The Purali river issues from a deep ravine on the western side, and rushes down (in the wet season) about two hundred yards broad.

It is bounded on one side by steep cliffs, forty or fifty feet high, on the summit of which is an ancient burial-ground. Following the stream, we gained the narrow ravine through which it flows, and, turning into one of the lateral branches, entered Shahr-Rogan."

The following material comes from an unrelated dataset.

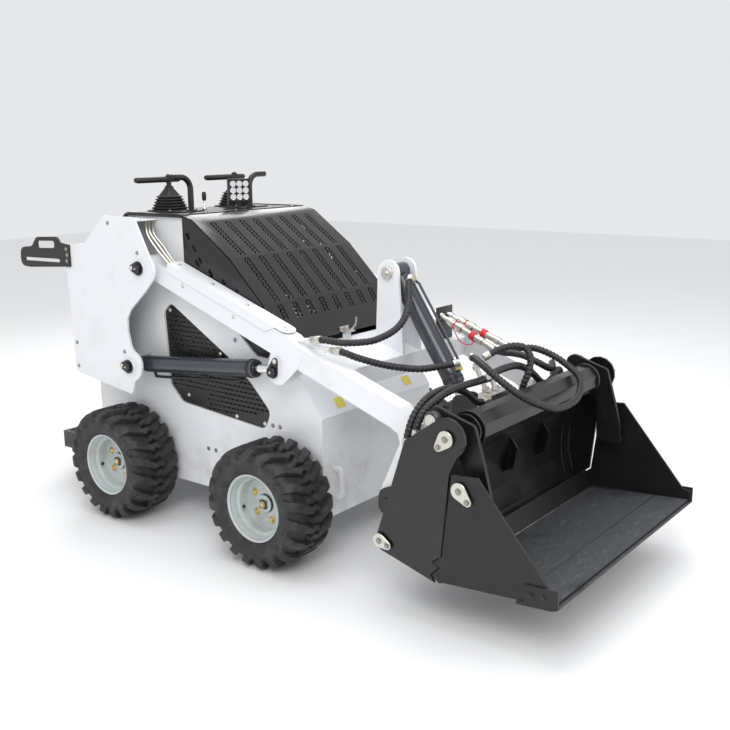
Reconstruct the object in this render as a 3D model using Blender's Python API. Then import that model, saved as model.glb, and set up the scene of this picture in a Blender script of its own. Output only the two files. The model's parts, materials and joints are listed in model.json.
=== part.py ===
"""Stand-on wheeled mini skid steer loader with lift arms and a four-in-one bucket.

Metres, +X forward, +Y to the machine's left, +Z up. The sizes below are taken in the machine's
own frame, whose x = 0 is the rear axle and whose z = 0 is the ground. At the end every piece is
shifted so that the middle of the machine's length is at x = 0.
"""
import math

import bmesh
import bpy
from mathutils import Matrix, Vector

# ---- clearances -------------------------------------------------------------------------------
TOUCH = 0.0003          # between pieces that rest on each other
PIN_GAP = 0.0008        # radial play of a pin in its bore
SIDE_PLAY = 0.005       # sideways room of a moving piece between its plates
PANEL_GAP = 0.006       # seam between the bucket's fixed and its opening half

# ---- running gear -----------------------------------------------------------------------------
WHEELBASE = 0.92
TYRE_RADIUS = 0.254
TYRE_WIDTH = 0.245
TYRE_WALL = 0.018
TRACK_HALF = 0.5125     # middle plane of a tyre from the machine's middle plane
RIM_SEAT = 0.1268
RIM_FLANGE = 0.1405
RIM_HALF_WIDTH = 0.104
RIM_WALL = 0.006
DISC_OFFSET = 0.012     # inner face of the wheel disc, outboard of the tyre's middle plane
DISC_THICK = 0.008
HUB_BORE = 0.038
MOTOR_RADIUS = 0.062
WHEEL_SIDES = 20

# ---- tub --------------------------------------------------------------------------------------
TUB_HALF = 0.377
TUB_WALL = 0.010
TUB_FLOOR_Z = 0.170
TUB_REAR_X = -0.325
TUB_FRONT_X = 1.089
FOLD_Z = 0.593          # top of the upright front panel
NOSE_X, NOSE_Z = 0.915, 0.839
BULKHEAD_X = 0.335      # front end of the operator's deck
TUB_TOP_Z = 1.360
CONSOLE_X, CONSOLE_Z = -0.183, 1.226
DECK_REAR_X = -0.029
SILL_REAR_Z = 1.130     # side plate's upper edge where it meets the deck housing
SHEET = 0.004
DECK_SHEET = 0.010
HOOD_HALF = 0.394
HOOD_HINGE = (0.3455, 1.369)
LATCH_X, LATCH_Z = 0.898, 0.872     # rear edge and underside of the hood's latch
HOOD_PATH = [(0.3425, 1.370), (0.405, 1.355), (0.620, 1.205), (0.800, 1.030), (0.905, 0.868)]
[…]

Here, on the day in question, Prince Kumal called a halt. A couple of small tents were pitched, and a meal, consisting of an excellent curry, stewed pigeons, beer, and claret, served. Leaving the Prince to amuse himself and delight his followers with his skill in rifle-shooting at a mark chalked out on the rocks, I continued my explorations. The result is, perhaps, better explained to the reader in the words of an older and more experienced observer. Carless says - "The scene was singular. On either side of a wild broken ravine the rocks rise perpendicularly to the height of four or five hundred feet, and are excavated, as far as there is footing to ascend, up to the summit. The excavations are most numerous along the lower part of the hills, and form distinct houses, most of which are uninjured by-time. They consist, in general, of a room fifteen feet square, forming a kind of open verandah, with an interior chamber of the same dimensions, to which admittance is gained by a narrow doorway. There are niches for lamps in many, and a place built up and covered in, apparently to hold grain. Most of the houses or caves at the summits of the cliffs are now inaccessible, from the narrow precipitous paths by which they were approached having worn away. The cliffs are excavated on both sides of the valley for a distance little short of a mile. There cannot be less than fifteen hundred of these strange habitations."

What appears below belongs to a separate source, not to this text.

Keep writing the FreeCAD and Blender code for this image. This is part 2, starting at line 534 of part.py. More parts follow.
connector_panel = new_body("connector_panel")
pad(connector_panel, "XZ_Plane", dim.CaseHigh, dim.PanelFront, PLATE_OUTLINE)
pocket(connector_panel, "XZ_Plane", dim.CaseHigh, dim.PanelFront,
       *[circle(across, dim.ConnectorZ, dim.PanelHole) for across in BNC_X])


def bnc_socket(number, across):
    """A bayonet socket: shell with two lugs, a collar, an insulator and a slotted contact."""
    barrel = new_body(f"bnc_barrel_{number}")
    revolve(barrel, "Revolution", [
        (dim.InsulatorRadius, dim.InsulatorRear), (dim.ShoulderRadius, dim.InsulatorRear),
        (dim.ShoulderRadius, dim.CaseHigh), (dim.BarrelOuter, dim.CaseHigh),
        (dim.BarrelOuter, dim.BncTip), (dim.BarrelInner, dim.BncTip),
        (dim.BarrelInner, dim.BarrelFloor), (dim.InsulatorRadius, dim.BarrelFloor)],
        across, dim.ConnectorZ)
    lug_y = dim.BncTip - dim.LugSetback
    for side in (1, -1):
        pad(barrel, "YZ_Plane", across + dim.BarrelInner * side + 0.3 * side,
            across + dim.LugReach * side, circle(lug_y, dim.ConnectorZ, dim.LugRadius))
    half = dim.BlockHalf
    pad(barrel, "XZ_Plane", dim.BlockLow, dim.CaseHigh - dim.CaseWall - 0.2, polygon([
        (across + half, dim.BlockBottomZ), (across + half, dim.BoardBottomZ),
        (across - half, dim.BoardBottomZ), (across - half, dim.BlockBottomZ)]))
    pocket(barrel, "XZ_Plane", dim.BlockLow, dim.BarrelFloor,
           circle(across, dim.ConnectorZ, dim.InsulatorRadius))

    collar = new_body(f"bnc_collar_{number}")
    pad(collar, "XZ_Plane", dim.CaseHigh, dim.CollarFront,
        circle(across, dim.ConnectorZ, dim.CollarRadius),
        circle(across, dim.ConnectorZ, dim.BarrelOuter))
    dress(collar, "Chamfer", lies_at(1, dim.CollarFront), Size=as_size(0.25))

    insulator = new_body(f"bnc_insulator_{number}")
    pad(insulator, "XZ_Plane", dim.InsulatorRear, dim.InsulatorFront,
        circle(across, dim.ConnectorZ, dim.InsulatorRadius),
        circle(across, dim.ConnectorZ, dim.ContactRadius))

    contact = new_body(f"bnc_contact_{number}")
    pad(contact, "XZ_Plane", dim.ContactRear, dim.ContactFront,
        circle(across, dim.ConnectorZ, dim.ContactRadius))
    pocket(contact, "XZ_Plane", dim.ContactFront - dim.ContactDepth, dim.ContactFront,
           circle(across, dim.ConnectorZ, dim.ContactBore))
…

The caves of Shahr-Rogan are not the only sights of interest near Beila. Time, unfortunately, would not admit of my visiting the mud-volcanoes of Las, situated near the Harra Mountains, about sixty miles from Shahr-Rogan. The hills upon which these are found are from three to four hundred feet high, and are conical in form, with flattened and discoloured tops and precipitous sides. At their bases are numerous fissures and cavities reaching far into their interior. Captain Hart, who visited these geysers some years ago, describes them as basins of liquid mud, about a hundred paces in diameter, in a continual state of eruption. These geysers, or "chandra-kupr," as they are called by the Baluchis, are also found on parts of the Mekran coast. Colonel Ross, H.M.'s Resident at Bushire, is of opinion that these coast craters have communication with the sea, as the state of the tides has considerable influence on the movements of the mud.